Stored items from a collection:

───

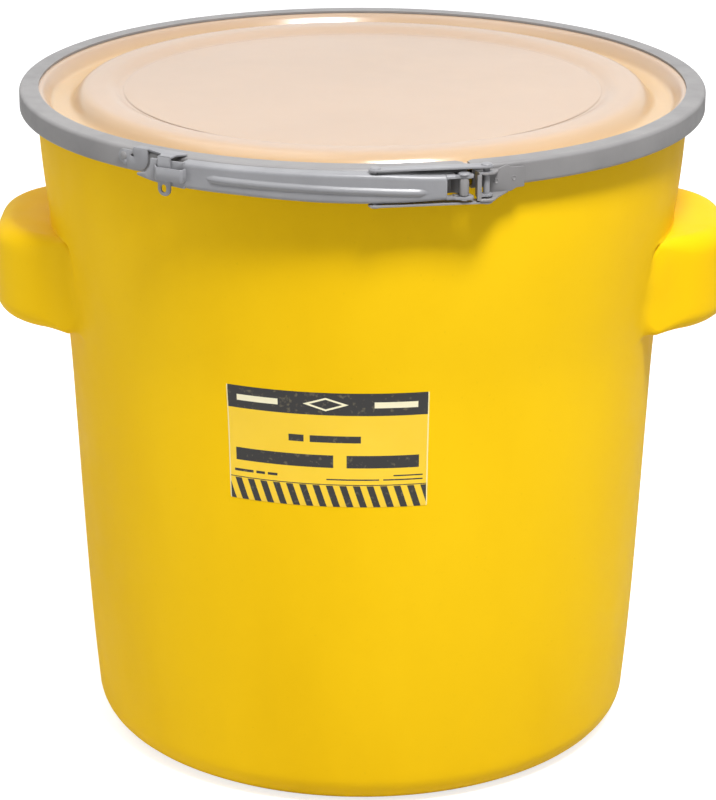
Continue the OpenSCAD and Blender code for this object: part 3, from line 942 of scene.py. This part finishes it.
def dress_cad():
    """CAD nodes that are shown as they are get softened edges and a material."""
    for node, material in (("link_spacer", STEEL), ("lid_gasket", rubber())):
        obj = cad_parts[node]
        obj.data.materials.clear()
        obj.data.materials.append(material)
        bevel = obj.modifiers.new("edges", "BEVEL")
        bevel.width = 0.3 * MM
        bevel.segments = 2
        bevel.limit_method = "ANGLE"
        bevel.angle_limit = radians(40)


# ---------------------------------------------------------------- floor, lights, camera
def build_stage():
    bm = bmesh.new()
    bmesh.ops.create_grid(bm, x_segments=8, y_segments=8, size=30.0)
    m, tree, shader = nodes_of("floor")
    tree.links.new(ramp(tree, noise(tree, 3, 2), [(0.3, 0.53), (0.7, 0.55)]),
                   shader.inputs["Base Color"])
    shader.inputs["Roughness"].default_value = 0.7
    # the sweep is burnt out to white where the camera sees it, but adds no light of its own
    seen = tree.nodes.new("ShaderNodeLightPath").outputs["Is Camera Ray"]
    tree.links.new(seen, shader.inputs["Emission Strength"])
    shader.inputs["Emission Color"].default_value = (0.75, 0.75, 0.75, 1)
    floor = finish_mesh("floor", bm, m)


def area(name, at, size, power):
    """A white rectangular light that faces the drum's middle."""
    data = bpy.data.lights.new(name, "AREA")
    data.shape = "RECTANGLE"
    data.size, data.size_y = size
    data.energy = power
    obj = bpy.data.objects.new(name, data)
    obj.location = at
    obj.rotation_euler = (Vector((0, 0, 0.3)) - Vector(at)).to_track_quat("-Z", "Y").to_euler()
    scene.collection.objects.link(obj)


def build_light():
    world = bpy.data.worlds.new("studio")
    scene.world = world
    world.use_nodes = True
    tree = world.node_tree
    back = tree.nodes["Background"]
    # bright behind the object and dim behind the camera, as in a studio
    coords = tree.nodes.new("ShaderNodeTexCoord")
    split = tree.nodes.new("ShaderNodeSeparateXYZ")
    tree.links.new(coords.outputs["Generated"], split.inputs[0])
    fade = tree.nodes.new("ShaderNodeMapRange")
    fade.inputs["From Min"].default_value = -0.7
    fade.inputs["From Max"].default_value = 0.8
    fade.inputs["To Min"].default_value = 0.22
    fade.inputs["To Max"].default_value = 0.95
    tree.links.new(split.outputs[1], fade.inputs["Value"])
    tree.links.new(fade.outputs[0], back.inputs[1])
    back.inputs[0].default_value = (1.0, 1.0, 1.0, 1)
    area("key", (0.55, -1.4, 2.62), (0.7, 0.5), 92)
    area("fill", (-2.7, -1.2, 0.6), (1.2, 1.4), 15)
    area("top", (-0.9, 0.0, 2.4), (1.8, 1.4), 12)


def build_camera():
    data = bpy.data.cameras.new("camera")
    data.sensor_width = 36.0
    data.sensor_fit = "AUTO"
    data.lens = 137.143
    data.shift_x, data.shift_y = -0.00434, 0.02005
    data.clip_start, data.clip_end = 0.1, 50
    camera = bpy.data.objects.new("camera", data)
    look_down, roll = radians(19.780), 0.00294
    camera.matrix_world = (Matrix.Translation((0, -2.33016, 1.08248))
                           @ Matrix.Rotation(pi / 2 - look_down, 4, "X")
                           @ Matrix.Rotation(roll, 4, "Z"))
    scene.collection.objects.link(camera)
    scene.camera = camera


scene.view_settings.view_transform = "Standard"
build_drum()
build_lid()
build_ring()
build_label()
build_lever()
build_pins()
build_links()
build_latch()
build_left_lug()
build_right_lug()
dress_cad()
build_stage()
build_light()
build_camera()
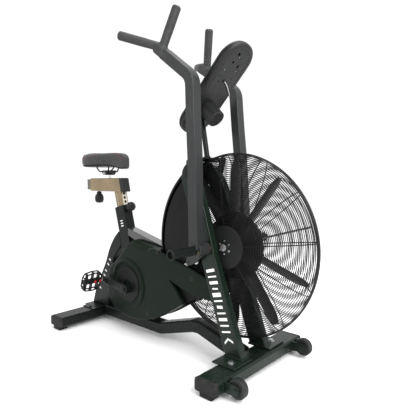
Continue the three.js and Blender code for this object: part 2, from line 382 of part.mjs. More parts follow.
// ---------------------------------------------------------------- seat
const railX0 = -922, railX1 = -649, railZ0 = 667, railZ1 = 733;
const railTube = cut(slab([[railX0, railZ0 + 1], [railX1, railZ0], [railX1 - 13, railZ1], [railX0, railZ1]], -22.5, 22.5),
  box(railX0 - 20, railX1 - 26, -18.2, 18.2, railZ0 + 5, railZ1 - 5),
  box(-856, -724, -14, 14, 700, 760), cylZ(6.4, 640, 690, -880, 0, 16));
const post = at(box(-25, 25, -19, 19, 0, 206), seatM);
add('seat_post', cut(join(railTube, cut(post, box(-760, -640, -30, 30, railZ0 + 2, 760))),
  ...[30, 60, 90].map((z) => at(new THREE.CylinderGeometry(5.5, 5.5, 8, 14).rotateZ(Math.PI / 2).translate(25, 0, z + 86), seatM))), 'tan');
add('seat_slider', cut(join(slab([[-958, 676], [-958, 727.6], [-902, 727.6], [-902, 678], [-940, 674]], -17.8, 17.8), box(-904, -732, -17.8, 17.8, 672.6, 727.6),
  cylZ(11, 700, 748, -790, 0, 24)), box(-960, -912, -13, 13, 681, 723)), 'steel');
add('slider_knob', join(cylZ(5.6, 650, 671.8, -880, 0, 16), cylZ(12, 650, 664, -880, 0, 20), cylZ(22, 606, 652, -880, 0, 10)), 'plastic');
add('height_knob', at(join(new THREE.CylinderGeometry(6, 6, 30, 16).rotateZ(Math.PI / 2).translate(40.6, 0, 116),
  new THREE.CylinderGeometry(21, 23, 30, 12).rotateZ(Math.PI / 2).translate(60, 0, 116)), seatM), 'plastic');
add('saddle_clamp', join(box(-812, -768, -21, 21, 748.3, 764), box(-850, -700, -24, -17, 762, 769), box(-850, -700, 17, 24, 762, 769),
  box(-850, -838, -24, 24, 762, 772), box(-712, -700, -24, 24, 762, 772), cylY(7, -28, 28, -790, 757, 12)), 'frame');
{
  // saddle: broad rear, narrow nose
  const secs = [[-938, 30, 804, 844], [-930, 64, 794, 856], [-905, 83, 787, 862], [-860, 86, 785, 862], [-812, 74, 787, 859], [-770, 51, 787, 857], [-730, 34, 784, 857], [-690, 27, 773, 856],
    [-655, 23, 766, 849], [-640, 12, 774, 832]];
  const rings = secs.map(([x, w, z0, z1]) => {
    const p = [];
    for (let i = 0; i < 16; i++) {
      const a = i * Math.PI / 8, c = Math.cos(a), s = Math.sin(a);
      const k = 0.62;
      const yy = w * Math.sign(c) * Math.abs(c) ** k, zz = (z0 + z1) / 2 + (z1 - z0) / 2 * Math.sign(s) * Math.abs(s) ** k;
      p.push([x, yy, zz]);
    }
    return p;
  });
  add('saddle', solid(loft(rings)), 'leather');
}

export default bike;
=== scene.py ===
# Air bike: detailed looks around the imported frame.
import math, random
import bpy, bmesh
from mathutils import Vector, Matrix
from mathutils.geometry import tessellate_polygon


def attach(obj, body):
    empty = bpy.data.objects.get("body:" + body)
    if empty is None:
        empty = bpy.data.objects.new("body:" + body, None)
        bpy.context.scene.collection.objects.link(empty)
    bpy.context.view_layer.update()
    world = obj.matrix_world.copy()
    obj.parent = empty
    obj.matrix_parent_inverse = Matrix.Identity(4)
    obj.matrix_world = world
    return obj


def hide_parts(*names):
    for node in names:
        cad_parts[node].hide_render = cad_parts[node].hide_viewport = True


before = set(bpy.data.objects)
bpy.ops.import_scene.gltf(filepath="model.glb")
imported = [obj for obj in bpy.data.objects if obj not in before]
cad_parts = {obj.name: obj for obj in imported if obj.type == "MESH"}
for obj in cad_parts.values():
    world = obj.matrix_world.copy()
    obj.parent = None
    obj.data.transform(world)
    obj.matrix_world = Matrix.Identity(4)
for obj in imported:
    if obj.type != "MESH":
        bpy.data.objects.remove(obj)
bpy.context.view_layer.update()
random.seed(7)
SX, SZ = 304.0, -16.0            # working mm to the row frame, as in the CAD source
D = math.pi / 180


def P(x, y, z):
    return Vector(((x + SX) / 1000, y / 1000, (z + SZ) / 1000))


# ------------------------------------------------------------------ camera
f = Vector((-0.6594, 0.7482, -0.0739)).normalized()
r0 = Vector((0.7502, 0.6612, 0)).normalized()
u0 = r0.cross(f).normalized()
roll = -0.419 * D
r2 = r0 * math.cos(roll) + u0 * math.sin(roll)
u2 = u0 * math.cos(roll) - r0 * math.sin(roll)
cam_data = bpy.data.cameras.new("camera")
cam = bpy.data.objects.new("camera", cam_data)
bpy.context.scene.collection.objects.link(cam)
m = Matrix((r2, u2, -f)).transposed().to_4x4()
m.translation = Vector((1.2516, -1.2238, 0.7160))
cam.matrix_world = m
cam_data.sensor_width = 36
cam_data.lens = 36 * 411.057 / 416
cam_data.clip_start, cam_data.clip_end = 0.05, 60
bpy.context.scene.camera = cam


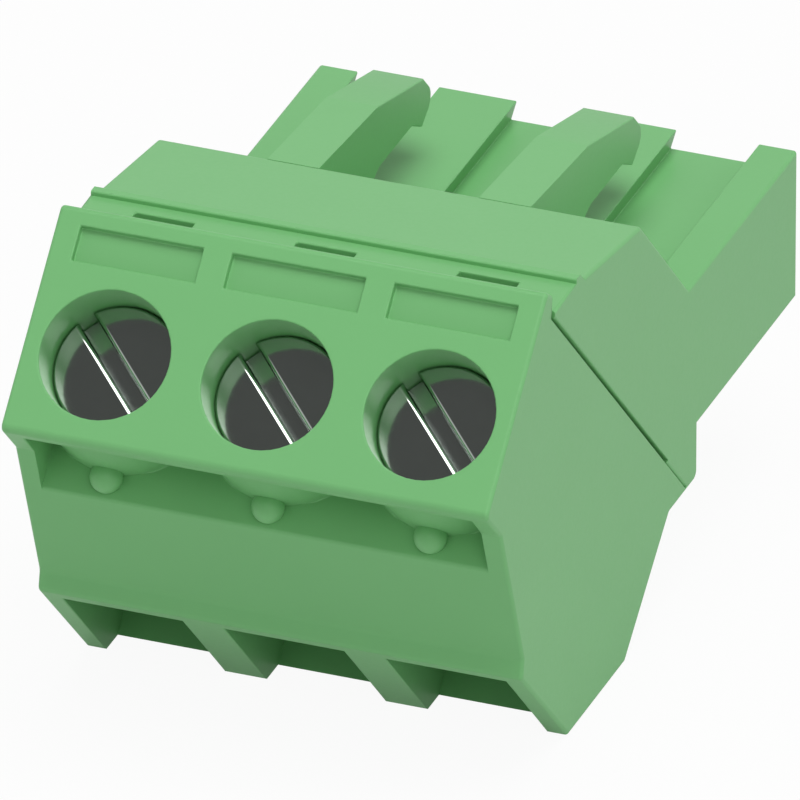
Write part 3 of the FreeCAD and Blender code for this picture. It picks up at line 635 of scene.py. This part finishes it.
class ShapeTree:
    """A Geometry Nodes tree in the making, with short ways to place its nodes."""

    def __init__(self, name):
        self.tree = bpy.data.node_groups.new(name, "GeometryNodeTree")
        self.tree.is_modifier = True
        self.tree.interface.new_socket(
            name="Geometry", in_out="OUTPUT", socket_type="NodeSocketGeometry"
        )
        self.entry = None

    def inputs(self, kinds):
        """Makes the tree's named inputs, from a dictionary of names to kinds."""
        for name, kind in kinds.items():
            self.tree.interface.new_socket(name=name, in_out="INPUT", socket_type=kind)
        self.entry = self.tree.nodes.new("NodeGroupInput")

    def size(self, name):
        """What the tree's input of this name gives."""
        return self.entry.outputs[name]

    def put(self, kind, feeds=(), **values):
        """Adds a node; feeds gives (input, value or output socket) pairs."""
        made = self.tree.nodes.new(kind)
        for key, value in values.items():
            setattr(made, key, value)
        for key, value in feeds:
            self.feed(made.inputs[key], value)
        return made

    def feed(self, socket, value):
        """Sets an input, or joins an output socket to it."""
        if isinstance(value, bpy.types.NodeSocket):
            self.tree.links.new(value, socket)
        else:
            socket.default_value = value

    def reckoned(self, operation, *terms):
        """What a Math node makes of values and output sockets."""
        return self.put("ShaderNodeMath", enumerate(terms), operation=operation).outputs[0]

    def plus(self, first, second):
        return self.reckoned("ADD", first, second)

    def minus(self, first, second):
        return self.reckoned("SUBTRACT", first, second)

    def times(self, first, second):
        return self.reckoned("MULTIPLY", first, second)

    def over(self, first, second):
        return self.reckoned("DIVIDE", first, second)

    def vector(self, x=0.0, y=0.0, z=0.0):
        return self.put("ShaderNodeCombineXYZ", enumerate((x, y, z))).outputs[0]

    def moved(self, geometry, place=(0.0, 0.0, 0.0), turn=(0.0, 0.0, 0.0)):
        """Geometry that is turned about the origin and then shifted."""
        feeds = (("Geometry", geometry), ("Translation", place), ("Rotation", turn))
        return self.put("GeometryNodeTransform", feeds).outputs[0]

    def joined(self, *parts):
        """Parts in one geometry, in the order given."""
        made = self.tree.nodes.new("GeometryNodeJoinGeometry")
        for part in reversed(parts):
            self.tree.links.new(part, made.inputs[0])
        return made.outputs[0]

    def cut(self, body, *tools):
        """A body less the tools."""
        made = self.put("GeometryNodeMeshBoolean", operation="DIFFERENCE", solver="EXACT")
        self.tree.links.new(body, made.inputs["Mesh 1"])
        for tool in tools:
            self.tree.links.new(tool, made.inputs["Mesh 2"])
        return made.outputs["Mesh"]

    def box(self, wide, long, tall, middle):
        """A block whose middle is at the given place."""
        size = self.vector(wide, long, tall)
        cube = self.put("GeometryNodeMeshCube", (("Size", size),)).outputs["Mesh"]
        return self.moved(cube, middle)

    def drum(self, radius, tall, bottom, sides):
        """An upright closed drum that stands at the given height, and its top as a selection."""
        made = self.put(
            "GeometryNodeMeshCylinder", (("Vertices", sides), ("Radius", radius), ("Depth", tall))
        )
        lift = self.plus(bottom, self.times(tall, 0.5))
        return self.moved(made.outputs["Mesh"], self.vector(z=lift)), made.outputs["Top"]

    def tapered(self, mesh, face, rise, share):
        """Draws a face out by a length and shrinks it, which makes a chamfer or a point."""
        made = self.put(
            "GeometryNodeExtrudeMesh",
            (("Mesh", mesh), ("Selection", face), ("Offset Scale", rise)),
        )
        shrunk = self.put(
            "GeometryNodeScaleElements",
            (
                ("Geometry", made.outputs["Mesh"]), ("Selection", made.outputs["Top"]),
                ("Scale", share),
            ),
        )
        return shrunk.outputs[0]

    def finish(self, geometry):
        """Ends the tree in real geometry that carries the material."""
        real = self.put("GeometryNodeRealizeInstances", (("Geometry", geometry),)).outputs[0]
        coated = self.put(
            "GeometryNodeSetMaterial", (("Geometry", real), ("Material", self.size("Material")))
        )
        end = self.tree.nodes.new("NodeGroupOutput")
        self.tree.links.new(coated.outputs[0], end.inputs[0])
        return self.tree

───

Stated task:
Return only the part of the records above that opens with the line containing "const a = i" and closes with the line containing "obj.matrix_world = world", ends included.

Output:
      const a = i * Math.PI / 8, c = Math.cos(a), s = Math.sin(a);
      const k = 0.62;
      const yy = w * Math.sign(c) * Math.abs(c) ** k, zz = (z0 + z1) / 2 + (z1 - z0) / 2 * Math.sign(s) * Math.abs(s) ** k;
      p.push([x, yy, zz]);
    }
    return p;
  });
  add('saddle', solid(loft(rings)), 'leather');
}

export default bike;
=== scene.py ===
# Air bike: detailed looks around the imported frame.
import math, random
import bpy, bmesh
from mathutils import Vector, Matrix
from mathutils.geometry import tessellate_polygon


def attach(obj, body):
    empty = bpy.data.objects.get("body:" + body)
    if empty is None:
        empty = bpy.data.objects.new("body:" + body, None)
        bpy.context.scene.collection.objects.link(empty)
    bpy.context.view_layer.update()
    world = obj.matrix_world.copy()
    obj.parent = empty
    obj.matrix_parent_inverse = Matrix.Identity(4)
    obj.matrix_world = world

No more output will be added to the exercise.